## To be done
Each line of the material must be returned exactly.

[Entries taken from a collection]
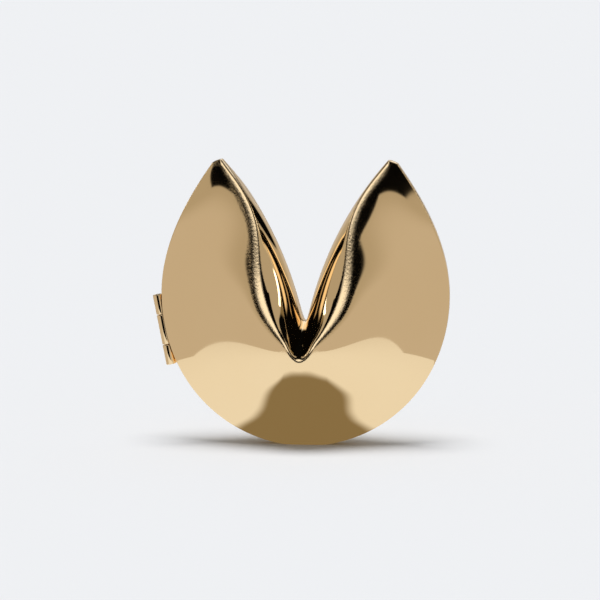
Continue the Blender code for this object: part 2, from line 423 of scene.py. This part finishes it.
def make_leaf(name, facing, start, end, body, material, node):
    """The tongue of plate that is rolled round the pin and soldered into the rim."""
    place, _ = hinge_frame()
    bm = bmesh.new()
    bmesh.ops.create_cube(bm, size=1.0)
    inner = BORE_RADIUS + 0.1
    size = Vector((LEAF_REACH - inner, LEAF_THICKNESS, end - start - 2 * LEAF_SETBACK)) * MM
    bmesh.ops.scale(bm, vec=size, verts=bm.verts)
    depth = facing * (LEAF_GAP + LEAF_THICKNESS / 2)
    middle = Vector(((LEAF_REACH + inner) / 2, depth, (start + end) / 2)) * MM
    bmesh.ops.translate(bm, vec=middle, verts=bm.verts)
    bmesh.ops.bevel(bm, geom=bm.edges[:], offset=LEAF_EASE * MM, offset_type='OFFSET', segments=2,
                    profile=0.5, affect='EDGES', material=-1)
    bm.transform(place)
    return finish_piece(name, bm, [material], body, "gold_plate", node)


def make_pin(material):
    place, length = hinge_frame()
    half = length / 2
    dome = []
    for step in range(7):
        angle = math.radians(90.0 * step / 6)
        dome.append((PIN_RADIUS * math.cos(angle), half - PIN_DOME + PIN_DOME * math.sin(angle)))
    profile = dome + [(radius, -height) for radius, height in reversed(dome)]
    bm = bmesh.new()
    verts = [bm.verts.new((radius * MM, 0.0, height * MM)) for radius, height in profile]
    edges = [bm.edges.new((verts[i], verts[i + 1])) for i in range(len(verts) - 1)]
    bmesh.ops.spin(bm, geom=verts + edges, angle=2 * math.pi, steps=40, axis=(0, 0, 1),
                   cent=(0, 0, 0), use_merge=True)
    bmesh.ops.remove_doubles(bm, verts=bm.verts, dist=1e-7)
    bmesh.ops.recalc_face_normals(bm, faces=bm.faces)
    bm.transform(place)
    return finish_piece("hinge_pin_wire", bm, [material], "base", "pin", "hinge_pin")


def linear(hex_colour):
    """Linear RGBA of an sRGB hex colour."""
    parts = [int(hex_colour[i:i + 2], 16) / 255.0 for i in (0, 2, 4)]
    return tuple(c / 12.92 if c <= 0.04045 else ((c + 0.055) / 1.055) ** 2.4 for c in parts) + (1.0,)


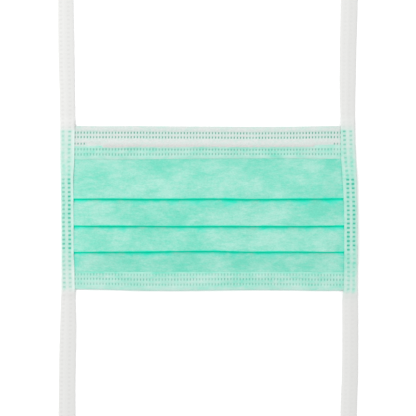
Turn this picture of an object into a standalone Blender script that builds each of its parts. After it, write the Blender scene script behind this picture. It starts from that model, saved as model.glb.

## Solution
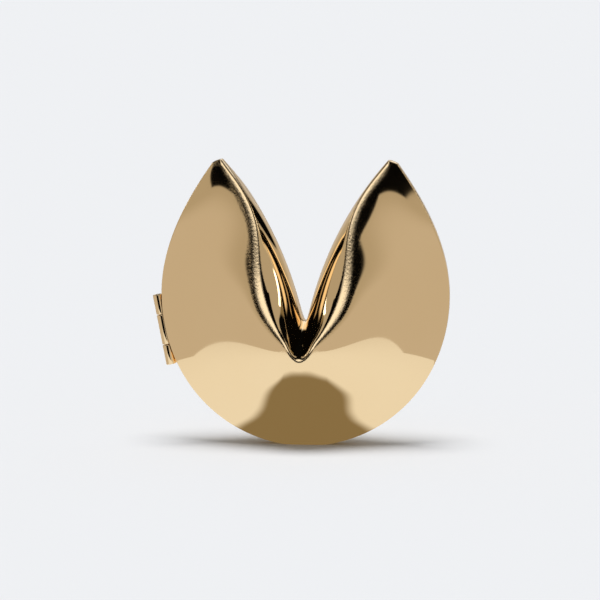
Continue the Blender code for this object: part 2, from line 423 of scene.py. This part finishes it.
def make_leaf(name, facing, start, end, body, material, node):
    """The tongue of plate that is rolled round the pin and soldered into the rim."""
    place, _ = hinge_frame()
    bm = bmesh.new()
    bmesh.ops.create_cube(bm, size=1.0)
    inner = BORE_RADIUS + 0.1
    size = Vector((LEAF_REACH - inner, LEAF_THICKNESS, end - start - 2 * LEAF_SETBACK)) * MM
    bmesh.ops.scale(bm, vec=size, verts=bm.verts)
    depth = facing * (LEAF_GAP + LEAF_THICKNESS / 2)
    middle = Vector(((LEAF_REACH + inner) / 2, depth, (start + end) / 2)) * MM
    bmesh.ops.translate(bm, vec=middle, verts=bm.verts)
    bmesh.ops.bevel(bm, geom=bm.edges[:], offset=LEAF_EASE * MM, offset_type='OFFSET', segments=2,
                    profile=0.5, affect='EDGES', material=-1)
    bm.transform(place)
    return finish_piece(name, bm, [material], body, "gold_plate", node)


def make_pin(material):
    place, length = hinge_frame()
    half = length / 2
    dome = []
    for step in range(7):
        angle = math.radians(90.0 * step / 6)
        dome.append((PIN_RADIUS * math.cos(angle), half - PIN_DOME + PIN_DOME * math.sin(angle)))
    profile = dome + [(radius, -height) for radius, height in reversed(dome)]
    bm = bmesh.new()
    verts = [bm.verts.new((radius * MM, 0.0, height * MM)) for radius, height in profile]
    edges = [bm.edges.new((verts[i], verts[i + 1])) for i in range(len(verts) - 1)]
    bmesh.ops.spin(bm, geom=verts + edges, angle=2 * math.pi, steps=40, axis=(0, 0, 1),
                   cent=(0, 0, 0), use_merge=True)
    bmesh.ops.remove_doubles(bm, verts=bm.verts, dist=1e-7)
    bmesh.ops.recalc_face_normals(bm, faces=bm.faces)
    bm.transform(place)
    return finish_piece("hinge_pin_wire", bm, [material], "base", "pin", "hinge_pin")


def linear(hex_colour):
    """Linear RGBA of an sRGB hex colour."""
    parts = [int(hex_colour[i:i + 2], 16) / 255.0 for i in (0, 2, 4)]
    return tuple(c / 12.92 if c <= 0.04045 else ((c + 0.055) / 1.055) ** 2.4 for c in parts) + (1.0,)


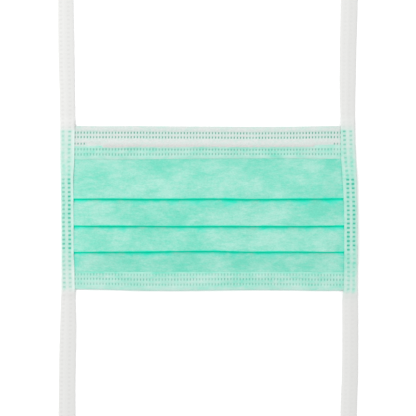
Turn this picture of an object into a standalone Blender script that builds each of its parts. After it, write the Blender scene script behind this picture. It starts from that model, saved as model.glb.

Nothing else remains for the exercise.